- Born: Elizabeth Marie Van Hoesen 1926 Boise, Idaho, U.S.
- Died: November 26, 2010 (aged 83–84) San Francisco, California, U.S.
- Education: Stanford University, Ecole des Beaux Arts de Fontainbleau, Académie Julian, Académie de la Grande Chaumière, California School of Fine Arts
- Known for: Printmaking, drawing, painting
- Spouse: Mark Adams

= Beth Van Hoesen =

American visual artist (1926–2010)

Chow by Beth Van Hoesen, 1985, drypoint hand colored with watercolor, Honolulu Museum of Art

Beth Van Hoesen (1926 – November 26, 2010), sometimes known as Beth Van Hoesen Adams, was an American artist who was best known for her prints and drawings of animals and botanical subjects.

==Biography==
Elizabeth "Beth" Marie Van Hoesen was born in Boise, Idaho, the daughter of Enderse Van Hoesen and Freda Van Hoesen. She earned a B.A. degree from Stanford University in 1948. After graduation, she continued her studies in France at the Ecole des Beaux Arts de Fontainbleau (1948), the Académie Julian (1948 to 1950), and the Académie de la Grande Chaumière (1948 to 1950). In 1951, she enrolled in the California School of Fine Arts, where she studied under the painters David Park and Clyfford Still.

Although Van Hoesen is best known for her animal portraits, her other subjects ranged from people to landscapes, still lives, and botanical subjects. She worked mainly in print media, especially etching, using drawings extensively for preparatory work. Her style is lively and playful, with attention to the telling detail. In the 1970s, she was diagnosed with depression; it severely affected her ability to draw for a time, and she began to keep a diary, which was published in 1975.
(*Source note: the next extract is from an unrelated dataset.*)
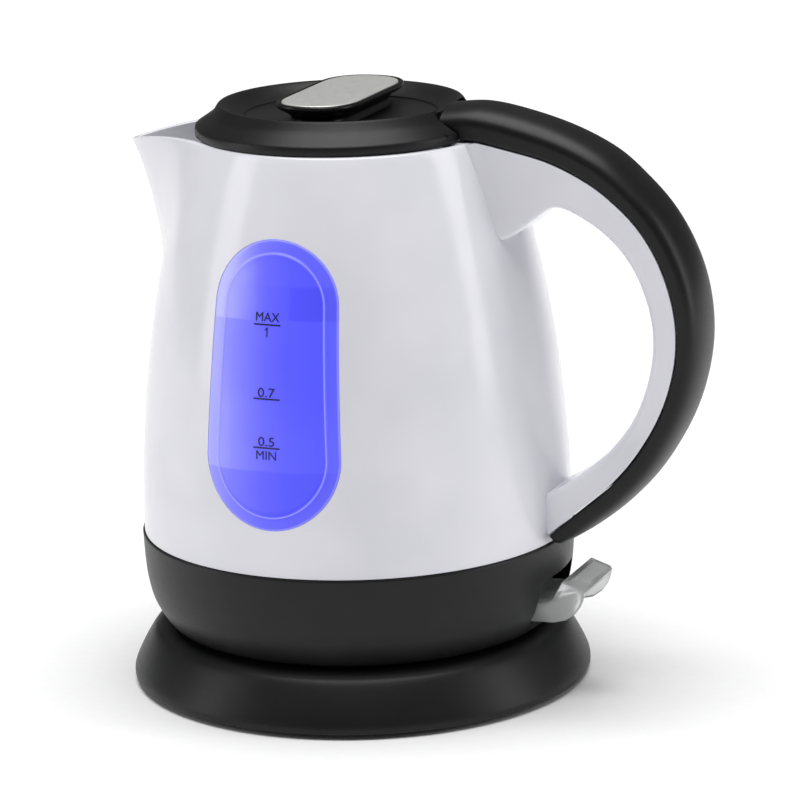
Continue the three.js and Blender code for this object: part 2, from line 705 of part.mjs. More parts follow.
function stadiumPrism(inset, z0, z1) {
  return loft([stadiumRing(inset, z0), stadiumRing(inset, z1)]);
}

function lidKnob() {
  const rings = [
    [knob.footInset, knobBottomZ],
    [knob.footInset + 0.3, mix(knobBottomZ, knobBodyTopZ, 0.2)],
    [knob.waistInset, mix(knobBottomZ, knobBodyTopZ, 0.4)],
    [knob.waistInset - 1.4, mix(knobBottomZ, knobBodyTopZ, 0.7)],
    [0.5, mix(knobBottomZ, knobBodyTopZ, 0.95)],
    [0.2, knobBodyTopZ],
  ];
  const bore = disc(screws.shankRadius + gap, knobBottomZ - 1, knobBoreTopZ, knob.x, 0);
  return loft(rings.map(([inset, z]) => stadiumRing(inset, z))).subtract(bore);
}

function knobPlate() {
  const bottom = knob.topZ - knob.capThickness;
  const rings = [[0.4, bottom], [0, bottom + 0.5], [0.1, knob.topZ - 0.5], [0.8, knob.topZ]];
  return loft(rings.map(([inset, z]) => stadiumRing(inset, z)));
}

// ---------- power base ----------
function baseCover() {
  const skirt = new THREE.SplineCurve([
    new THREE.Vector2(base.radius, 3.4),
    new THREE.Vector2(base.radius - 1.6, base.deckZ - 11.6),
    new THREE.Vector2(base.radius - 5.5, base.deckZ - 4.6),
    new THREE.Vector2(base.radius - 8.5, base.deckZ - 1.4),
    new THREE.Vector2(base.radius - 12, base.deckZ),
  ]).getPoints(5).map((v) => [v.x, v.y]);
  const hole = base.postRadius + 2.4 + gap;
  const inner = skirt.map(([r, z], i) => [r - mix(base.wall, 1, i / 5), z - mix(0, base.wall, i / 5)]).reverse();
  const shell = turned([
    [base.radius, base.rimZ],
    ...skirt,
    [hole, base.deckZ],
    [hole, base.deckZ - base.wall],
    ...inner,
    [base.radius - base.wall, base.rimZ],
  ], body.facets);
  const posts = ringAngles(screws.count, 90).map((angle) => {
    const [x, y] = polar(baseScrewCircle, angle);
    return disc(4, base.rimZ + base.plateThickness + gap, base.deckZ - 1, x, y)
      .subtract(disc(screws.shankRadius + gap, 0, base.deckZ - base.wall - 1, x, y));
  });
  return posts.reduce((sum, post) => sum.add(post), shell).subtract(glandBlock(gap));
}

function glandBlock(clearance) {
  const outer = base.radius + 2;
  const box = block(outer - gland.length - 4, outer, -gland.width / 2 - clearance, gland.width / 2 + clearance,
    base.rimZ - 1, base.rimZ + gland.height + clearance);
  return box.rotate([0, 0, gland.angle]);
}

function cordGland() {
  const inner = base.radius - gland.length;
  const frame = block(inner, base.radius - 0.6, -gland.width / 2, gland.width / 2, base.rimZ + 0.2, base.rimZ + gland.height);
  const bore = new THREE.CylinderGeometry(gland.bore, gland.bore, 40, smallSegments);
  bore.rotateZ(Math.PI / 2);
  bore.translate(base.radius, 0, base.rimZ + 0.1 + gland.height / 2);
  return frame.subtract(solidOf(bore)).rotate([0, 0, gland.angle]);
}

function basePlate() {
  const top = base.rimZ + base.plateThickness;
  let lower = turned([
    [0, 0],
    [base.hubRadius, 0],
    [base.hubRadius + 1.5, base.rimZ - 0.2],
    [base.radius - base.wall - 2 * gap, base.rimZ - 0.2],
    [base.radius - base.wall - 2 * gap, top],
    [0, top],
  ]);
  ringAngles(screws.count, 90).forEach((angle) => {
    const [x, y] = polar(baseScrewCircle, angle);
    lower = lower
      .subtract(disc(screws.shankRadius + gap, -1, 10, x, y))
      .subtract(disc(screws.headRadius + gap, -1, base.rimZ + screws.headHeight - 0.4, x, y));
  });
  return lower.subtract(glandBlock(gap));
}

function baseSocket() {
  const bottom = base.rimZ + base.plateThickness + gap;
  const flange = base.postRadius + 6;
  const collar = base.postRadius + 2.4;
  return turned([
    [2.2, bottom],
    [flange, bottom],
    [flange, bottom + 2],
    [collar, bottom + 2],
    [collar, base.deckZ],
    [base.postRadius, base.deckZ],
    [base.postRadius, base.postTopZ - 1],
    [base.postRadius - 1, base.postTopZ],
    [11.2, base.postTopZ],
    [11.2, base.postTopZ - 4],
    [8.6, base.postTopZ - 4],
    [8.6, base.postTopZ],
    [2.2, base.postTopZ],
  ], 32);
}

// ---------- assembly ----------
const kettle = new THREE.Group();

addPiece(kettle, "base_cover", baseCover(), blackPlastic);
addPiece(kettle, "base_plate", basePlate(), blackPlastic);
addPiece(kettle, "base_socket", baseSocket(), blackPlastic);
addPiece(kettle, "cord_gland", cordGland(), rubber);
ringAngles(feet.count, feet.firstAngle).forEach((angle, i) => {
  const [x, y] = polar(feet.circle, angle);
  addPiece(kettle, `base_foot_${i + 1}`, disc(feet.radius, 0, feet.height, x, y), rubber);
});
ringAngles(screws.count, 90).forEach((angle, i) => {
  const [x, y] = polar(baseScrewCircle, angle);
  addPiece(kettle, `base_screw_${i + 1}`, countersunkScrew(x, y, base.rimZ - 0.5, 11), steel);
});

addPiece(kettle, "body_shell", bodyShell(), whiteShell);
addPiece(kettle, "water_window", waterWindow(), bluePlastic);
addPiece(kettle, "spout_filter_frame", strainerFrame(), whiteShell);
addPiece(kettle, "spout_filter_mesh", strainerMesh(), steel);
addPiece(kettle, "lower_band", lowerBand(), blackPlastic);
addPiece(kettle, "bottom_cover", bottomCover(), blackPlastic);
ringAngles(screws.count, 30).forEach((angle, i) => {
  const [x, y] = polar(bottomScrewCircle, angle);
  addPiece(kettle, `bottom_screw_${i + 1}`, countersunkScrew(x, y, band.bottomZ + 0.3 - 0.2, 8), steel);
});
addPiece(kettle, "kettle_connector", kettleConnector(), greyPlastic);
addPiece(kettle, "control_block", controlBlock(), blackPlastic);
addPiece(kettle, "bimetal_disc", bimetalDisc(), copper);
addPiece(kettle, "heating_element", heatingElement(), steel);
addPiece(kettle, "heater_plate", heaterPlate(), steel);
const sealInner = plate.radius + gap;
const sealOuter = bodyRadiusAt(body.seamZ) - body.wall - gap;
addPiece(kettle, "plate_seal", tube(sealOuter, sealInner, band.lipTopZ + gap, chamberFloorZ + 0.8), silicone);
addPiece(kettle, "steam_tube",
  rodAlongSteamTube(steamTube.radius, 0).subtract(rodAlongSteamTube(steamTube.bore, 2)), greyPlastic);

const boardTopZ = board.bottomZ + board.thickness;
addPiece(kettle, "led_board",
  block(-board.halfLength, board.halfLength, board.y0, board.y1, board.bottomZ, boardTopZ), greenBoard);
[-9, 9].forEach((x, i) => {
  addPiece(kettle, `led_${i + 1}`, disc(2.4, boardTopZ + gap, boardTopZ + 4.4, x, board.y0 + 4.5), clearPlastic);
});

addPiece(kettle, "handle_inner", handleInner(), whiteShell);
addPiece(kettle, "handle_grip", handleGrip(), blackPlastic);

addPiece(kettle, "switch_lever", leverSolid(), clearPlastic);
addPiece(kettle, "lever_pin", rodY(lever.pinRadius, -leverPinHalf, leverPinHalf, lever.pivotX, lever.pivotZ), steel);

addPiece(kettle, "lid_cover", lidCover(), blackPlastic);
addPiece(kettle, "lid_liner", lidLiner(), whiteShell);
addPiece(kettle, "lid_seal", lidSeal(), silicone);
addPiece(kettle, "lid_knob", lidKnob(), blackPlastic);
addPiece(kettle, "knob_plate", knobPlate(), silverPlate);
addPiece(kettle, "knob_screw", countersunkScrew(knob.x, 0, knobScrewHeadZ, knobBoreTopZ - gap - knobScrewHeadZ), steel);
addPiece(kettle, "hinge_pin", rodY(hinge.pinRadius, -hinge.pinHalf, hinge.pinHalf, hinge.x, hinge.z, 16), steel);

export default kettle;
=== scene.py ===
import math
import bpy
import bmesh
from mathutils import Matrix, Vector


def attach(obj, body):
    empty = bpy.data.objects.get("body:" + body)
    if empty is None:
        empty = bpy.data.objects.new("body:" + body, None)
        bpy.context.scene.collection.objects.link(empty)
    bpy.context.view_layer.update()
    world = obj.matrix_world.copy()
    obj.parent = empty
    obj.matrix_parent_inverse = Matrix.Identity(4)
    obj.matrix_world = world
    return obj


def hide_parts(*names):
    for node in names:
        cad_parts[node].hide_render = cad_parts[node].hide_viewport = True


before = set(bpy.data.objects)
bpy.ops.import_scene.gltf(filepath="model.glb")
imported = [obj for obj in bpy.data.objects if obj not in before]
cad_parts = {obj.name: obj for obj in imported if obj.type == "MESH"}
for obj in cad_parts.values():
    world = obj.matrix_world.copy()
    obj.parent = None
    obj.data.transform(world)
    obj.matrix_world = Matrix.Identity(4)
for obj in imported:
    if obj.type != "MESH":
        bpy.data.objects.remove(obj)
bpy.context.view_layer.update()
mm = 0.001


def toLinear(hexColour, alpha=1.0):
    hexColour = hexColour.lstrip("#")
    parts = [int(hexColour[i:i + 2], 16) / 255 for i in (0, 2, 4)]
    linear = [c / 12.92 if c <= 0.04045 else ((c + 0.055) / 1.055) ** 2.4 for c in parts]
    return (*linear, alpha)


def addNode(tree, kind, settings=None, links=None):
    # settings are node properties, socket values by name or number, or the stops of a colour ramp
    node = tree.nodes.new(kind)
    for key, value in (settings or {}).items():
        if key == "stops":
            ends = node.color_ramp.elements
            ends[0].position, ends[0].color = value[0][0], toLinear(value[0][1])
            ends[1].position, ends[1].color = value[-1][0], toLinear(value[-1][1])
            for position, colour in value[1:-1]:
                ends.new(position).color = toLinear(colour)
        elif isinstance(key, str) and hasattr(node, key):
            setattr(node, key, value)
        else:
            node.inputs[key].default_value = value
    for key, source in (links or {}).items():
        tree.links.new(source, node.inputs[key])
    return node


def perMm(size):
    return 1 / (size * mm)  # a texture scale whose cells are size millimetres across


def newMaterial(name):
    material = bpy.data.materials.new(name)
    material.use_nodes = True
    tree = material.node_tree
    tree.nodes.clear()
    place = addNode(tree, "ShaderNodeTexCoord")
    return material, tree, place.outputs["Object"]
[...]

During her lifetime she exhibited at museums and galleries across the United States. In the early 1980s, a traveling exhibition of her work was organized by the Art Museum Association; it toured the United States for three years. Another touring exhibition took place the year of her death. Her work won a number of awards, including a 1981 Award of Honor in Graphics from the San Francisco Arts Commission, and a 1993 Distinguished Artist Award from the California Society of Printmakers.

Public collections holding her work include the New York Museum of Modern Art, the Art Institute of Chicago, the Brooklyn Museum, the Butler Institute of American Art, the Cincinnati Art Museum, the El Paso Museum of Art, the Fine Arts Museums of San Francisco, the Weisman Art Museum, Honolulu Museum of Art, the Oakland Museum of California, the Nelson-Atkins Museum of Art, the Muscatine Art Center in Muscatine, Iowa, and the Victoria and Albert Museum in London.

The artist's print archive was given to the Portland Art Museum.

A catalogue raisonné of her work was issued in 2011.

==Personal life==
In 1953, she married fellow artist Mark Adams. At their home in San Francisco's Castro neighborhood, where she lived for nearly 50 years, Van Hoesen and Adams hosted a weekly drawing group attended by artists such as Wayne Thiebaud and Theophilus Brown.